» **Exercise prompt**
Will you return, word for word, only the lines from the top of the data below down to and including the one with "import Module from 'manifold-3d';"?

» **Available data**

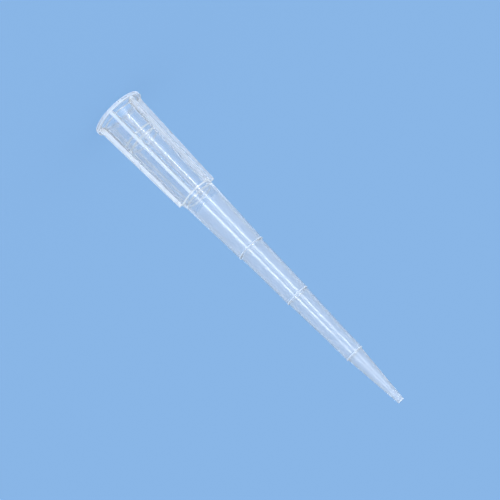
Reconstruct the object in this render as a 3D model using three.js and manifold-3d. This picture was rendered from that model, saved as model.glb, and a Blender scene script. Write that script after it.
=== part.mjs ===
// A 200 µl graduated pipette tip, moulded in one piece of natural polypropylene.
//
// Millimetres, +Z up. The tip stands on its mouth: z = 0 is the mouth face, and the bore runs
// up the Z axis to the dispensing point. Six ribs stiffen the collar and end in the square
// shoulder by which a tip hangs in its rack. Below the shoulder three raised rings mark 100,
// 50 and 10 µl, and the outside steps in at each of them, as the mould's insert does.

import * as THREE from 'three';
import { mergeVertices } from 'three/addons/utils/BufferGeometryUtils.js';
import Module from 'manifold-3d';

// Outside lengths, in order from the mouth face to the point.
const COLLAR_LENGTH = 15.65;        // mouth face to the shoulder
const UPPER_BODY_LENGTH = 10.45;    // shoulder to the 100 µl ring
const MIDDLE_BODY_LENGTH = 8.8;     // 100 µl ring to the 50 µl ring
const LOWER_BODY_LENGTH = 10.6;     // 50 µl ring to the 10 µl ring
const POINT_LENGTH = 8.5;           // 10 µl ring to the dispensing point
const WAIST_DROP = 6.3;             // 50 µl ring to the change of draft below it

// Bore lengths, in order from the mouth face.
const LEAD_IN_DEPTH = 0.85;         // cone that guides the pipette's nozzle in
const ENTRY_LENGTH = 2.35;          // wide entry behind the lead-in
const LIP_LENGTH = 1.45;            // smooth swell down to the seal band
const SEAL_BAND_LENGTH = 0.9;       // band that grips the nozzle
const SOCKET_LENGTH = 6.45;         // cone that the rest of the nozzle fills
const THROAT_LENGTH = 3.0;          // steeper cone behind the nozzle's end
const CHAMBER_LENGTH = 2.9;         // headspace down to the ledge
const LEDGE_RUN = 0.1;              // height of the ledge's small chamfer
const POINT_LAND = 1.0;             // straight stretch of bore at the dispensing point

// Bore radii.
const ENTRY_RADIUS = 2.62;          // behind the lead-in
const LEAD_IN_FLARE = 0.68;         // added to the entry at the mouth face
const ENTRY_TAPER = 0.1;            // lost along the entry
const LIP_RISE = 0.12;              // lost along the lip
const SEAL_STEP = 0.065;            // square step from the lip to the seal band
const SOCKET_STEP = 0.055;          // square step from the seal band to the socket
const SOCKET_TAPER = 0.14;          // lost along the socket
const THROAT_TAPER = 0.14;          // lost along the throat
const CHAMBER_TAPER = 0.07;         // lost along the chamber
const LEDGE_STEP = 0.14;            // lost at the ledge
const BORE_AT_100 = 1.447;
const BORE_AT_50 = 1.26;
const BORE_AT_10 = 0.94;
const BORE_AT_POINT = 0.25;

// Walls, from the bore to the outside.
const COLLAR_WALL_AT_MOUTH = 0.305;
const COLLAR_WALL_AT_SHOULDER = 0.573;
const BODY_WALL_AT_SHOULDER = 0.413;
const WALL_ABOVE_100 = 0.57;
const WALL_BELOW_100 = 0.43;
const WALL_ABOVE_50 = 0.43;
const WALL_BELOW_50 = 0.347;
const WALL_AT_WAIST = 0.305;
const WALL_ABOVE_10 = 0.357;
const WALL_BELOW_10 = 0.245;
const WALL_AT_POINT = 0.209;

// Mouth flange.
const FLANGE_THICKNESS = 0.5;
const FLANGE_OVERHANG = 0.185;      // past the rib tips
const FLANGE_EDGE_ROUND = 0.09;
const FLANGE_FILLET = 0.5;          // where the collar's wall runs into the flange

// Ribs.
const RIB_COUNT = 6;
const RIB_HEIGHT_AT_MOUTH = 0.71;   // from the collar's wall to the rib's tip
const RIB_HEIGHT_AT_SHOULDER = 0.54;
const RIB_TIP_THICKNESS = 0.48;
const RIB_ROOT_THICKNESS = 0.6;
const RIB_EDGE_ROUND = 0.06;
const RIB_ROOT_SINK = 0.15;         // how deep the rib starts inside the collar's wall
const RIB_FLARE_LENGTH = 0.8;       // over which the rib tips flare out to the flange's edge

// Graduation rings.
const RING_WIDTH = 0.12;
const RING_RISE = 0.045;            // above the wall over it
const RING_SLOPE = 0.05;            // length of the small slope on both sides of a ring

// Facets.
const FACETS_ROUND = 72;            // a multiple of the number of ribs, so that the ribs look alike
const ARC_FACETS = 5;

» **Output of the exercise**
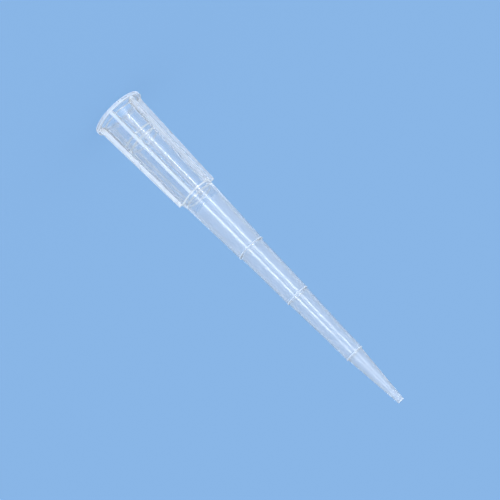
Reconstruct the object in this render as a 3D model using three.js and manifold-3d. This picture was rendered from that model, saved as model.glb, and a Blender scene script. Write that script after it.
=== part.mjs ===
// A 200 µl graduated pipette tip, moulded in one piece of natural polypropylene.
//
// Millimetres, +Z up. The tip stands on its mouth: z = 0 is the mouth face, and the bore runs
// up the Z axis to the dispensing point. Six ribs stiffen the collar and end in the square
// shoulder by which a tip hangs in its rack. Below the shoulder three raised rings mark 100,
// 50 and 10 µl, and the outside steps in at each of them, as the mould's insert does.

import * as THREE from 'three';
import { mergeVertices } from 'three/addons/utils/BufferGeometryUtils.js';
import Module from 'manifold-3d';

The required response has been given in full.